Приведенные восемь фрагментов, создающие в тексте цепь сюжетных ориентиров, относительно которых герой совершает передвижения, так же как упомянутые переключения в иной план лирического монолога, создают неопределенность в пространственно-временной локализации при всей «наглядной» ясности. Таким образом, герой поэмы в результате блужданий от сравнительно четкой локализации проделывает путь то ли к вездесущности, то ли к полному отсутствию («нигдейности» – слово В. Янкелевича), а можно сказать – объединяет эти два состояния[186]. Блуждания героя по лабиринту переулков сопровождаются его зримыми представлениями, что и как происходит в этот момент у предполагаемых жильцов в тех домах, у которых совершается движение, или как проходил (постоянно проходит, длится) его собственный день в кругу жены и гостей. Так, герой видит себя то в улицах или дворах, то на темных тесных лестницах и переходах, то в домашнем уюте, то на смертном одре – пространство постоянно локализуется или делокализуется, так что из этих мозаично расположенных деталей складывается «пейзаж души», которому в финале предстоит распасться, как встрече стать прощанием.
Прежде говорилось о многочисленных повторах в поэме и, как результат, о перенесениях предметных образов в иной план. Отчасти этим объясняется и двухчастная композиция поэмы: части находятся в параллели друг другу. И, проследив образы и мотивы, которые оказались усилены во второй части, следует назвать и оставшийся как будто в зачатке образ из первой части, хоть и повторенный дважды:
виднелся дуб, для будущих распятий
задуманный – был ствол его раздвоен (Ч. 1, гл. 2);
и более подробный, обширный:
…за стволы туманные попятясь,
там дуб стоял подобием распятья.
Был ствол его раздвоен широко:
игра природы, мысли – для кого? (Ч. 1, гл. 3)

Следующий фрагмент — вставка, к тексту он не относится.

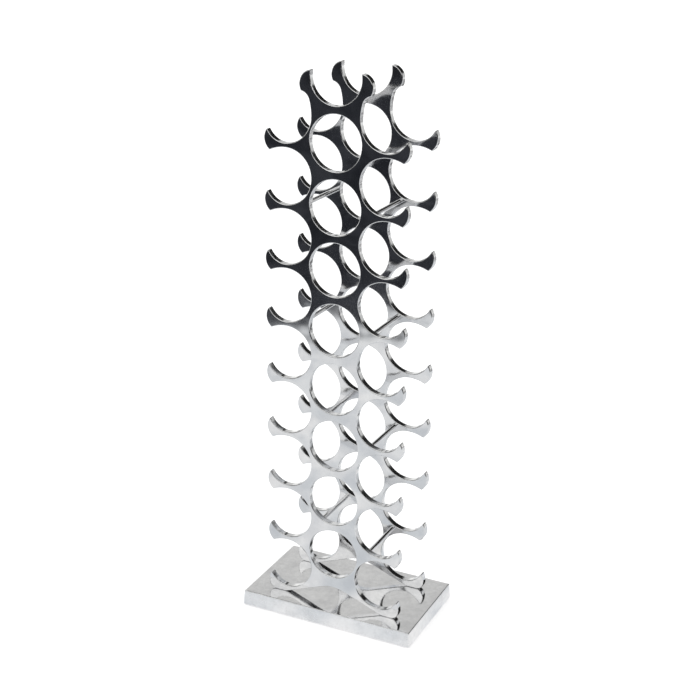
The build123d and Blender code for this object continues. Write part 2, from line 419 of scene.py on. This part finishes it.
def facing(place, name):
    """A number that each face of a casting carries, read as a wire."""
    return place.node("Attribute", 2, attribute_name=name)


def buffed_lattice():
    material, shader, place = finish("buffed_casting", Metallic=1.0)
    wave = noise(place, 14.0, 2.0)
    haze = noise(place, 38.0, 3.0, 0.6)
    cloud = clouds(place, 22.0, 4.0, 0.6)
    marks = wheel_marks(place, along_z)
    walls = ramp(facing(place, "edge_wall"), 0.2, 0.9)
    plug(shader, Base_Color=tint(cloud, (0.75, 0.755, 0.77), (0.88, 0.88, 0.88)),
         Roughness=0.035 + haze * 0.05 + marks * 0.04 + walls * 0.04,
         Normal=bump(marks, mark_depth, bump(wave, lattice_wave_depth)))
    return material


lattice_finish = buffed_lattice()
for piece in (front_lattice, back_lattice):
    piece.data.materials.append(lattice_finish)
    print(piece.name, "has", lattice_finish.name)

# %% [markdown]
# ## The base
#
# The base is buffed on top like the frames, with a faint mottle left by the casting's grain. Its
# sides were ground on a belt, so their marks run lengthwise, and its rim was only broken with fine
# paper, which leaves a soft satin line. Underneath, the casting is left rough.

# %% The base finish
base_wave_depth = 0.4 * mm
belt_depth = 0.05 * mm
skin_depth = 0.25 * mm
along_x = (0.12, 1.0, 1.0)
level = (0.14, 0.14, 1.0)
rough_grey = (0.55, 0.55, 0.56, 1)


def buffed_base():
    material, shader, place = finish("buffed_base", Metallic=1.0)
    wave = noise(place, 12.0, 1.0)
    haze = clouds(place, 26.0, 4.0, 0.6)
    mottle = clouds(place, 85.0, 4.0, 0.7)
    grain = noise(place, 160.0, 4.0, 0.7, level)
    marks = wheel_marks(place, along_x)
    skin = noise(place, 700.0, 3.0, 0.7)

    slope = facing(place, "upright_side")  # 0 on top, about 0.9 on the sides
    side = ramp(slope, 0.02, 0.3)
    rim = ramp(slope, 0.01, 0.05) * ramp(slope, 0.8, 0.65)
    under = ramp(facing(place, "underside"), 0.4, 0.8)

    # Haze and mottle vary the tone at random; the sides are painted lighter than the top, which is
    # painted light on one side of the same metal.
    mottle_and_painted_side_light = tint(haze * 0.4 + mottle * 0.4 + side * 0.4, (0.72, 0.72, 0.73), (0.98, 0.98, 0.985))
    smooth = bump(marks, mark_depth, bump(wave, base_wave_depth))
    ground = bump(grain * side, belt_depth, smooth)
    plug(shader, Base_Color=over(under, mottle_and_painted_side_light, rough_grey),
         Roughness=0.05 + haze * 0.05 + side * (0.14 + grain * 0.16) + rim * 0.3 + under * 0.4,
         Normal=bump(skin * under, skin_depth, ground))
    return material


plinth.data.materials.append(buffed_base())
print(plinth.name, "has", plinth.data.materials[0].name)

# %% [markdown]
# ## Drawn bar, screws and rubber
#
# The tie rods are bright drawn bar: fine lines run along them. The screws are plain stainless
# steel, turned, and the feet are moulded black rubber with a fine matt grain. These parts are
# small and simple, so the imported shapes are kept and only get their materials.

# %% Small parts
line_depth = 0.006 * mm
turned_depth = 0.01 * mm
rubber_depth = 0.05 * mm
along_y = (1.0, 0.02, 1.0)


def drawn_bar():
    material, shader, place = finish("drawn_bar", Metallic=1.0)
    lines = noise(place, 900.0, 3.0, 0.6, along_y)
    cloud = noise(place, 30.0, 2.0)
    plug(shader, Base_Color=tint(cloud, (0.74, 0.74, 0.75), (0.84, 0.84, 0.85)),
         Roughness=0.09 + lines * 0.08, Normal=bump(lines, line_depth))
    return material


def stainless():
    material, shader, place = finish("stainless", Metallic=1.0)
    fine = noise(place, 1400.0, 2.0, 0.6)
    cloud = noise(place, 120.0, 2.0)
    plug(shader, Base_Color=tint(cloud, (0.50, 0.49, 0.48), (0.60, 0.59, 0.58)),
         Roughness=0.22 + fine * 0.12, Normal=bump(fine, turned_depth))
    return material


def rubber():
    material, shader, place = finish("foot_rubber", Specular_IOR_Level=0.35)
    grain = noise(place, 2600.0, 3.0, 0.7)
    dust = noise(place, 60.0, 3.0)
    plug(shader, Base_Color=tint(dust, (0.018, 0.018, 0.019), (0.045, 0.044, 0.042)),
         Roughness=0.58 + dust * 0.2, Normal=bump(grain, rubber_depth))
    return material


small_finishes = {"tie_rod": drawn_bar(), "rubber": rubber()}
screw_finish = stainless()
for name, node in nodes.items():
    kind = screw_finish
    for start, other in small_finishes.items():
        if name.startswith(start):
            kind = other
    node.data.materials.clear()
    node.data.materials.append(kind)
    print(name, "has", kind.name)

Похоже, этот вопрос не остается изолированным, и в финале образ дуба-распятия реализуется в Голгофу для героя, чем может быть объяснено отсутствие самого этого образа во второй части. Такой композиционный прием построен на предзнаменовании, предвосхищении, предвестии того, что оказывается заранее подготовлено, – по сути, память наоборот.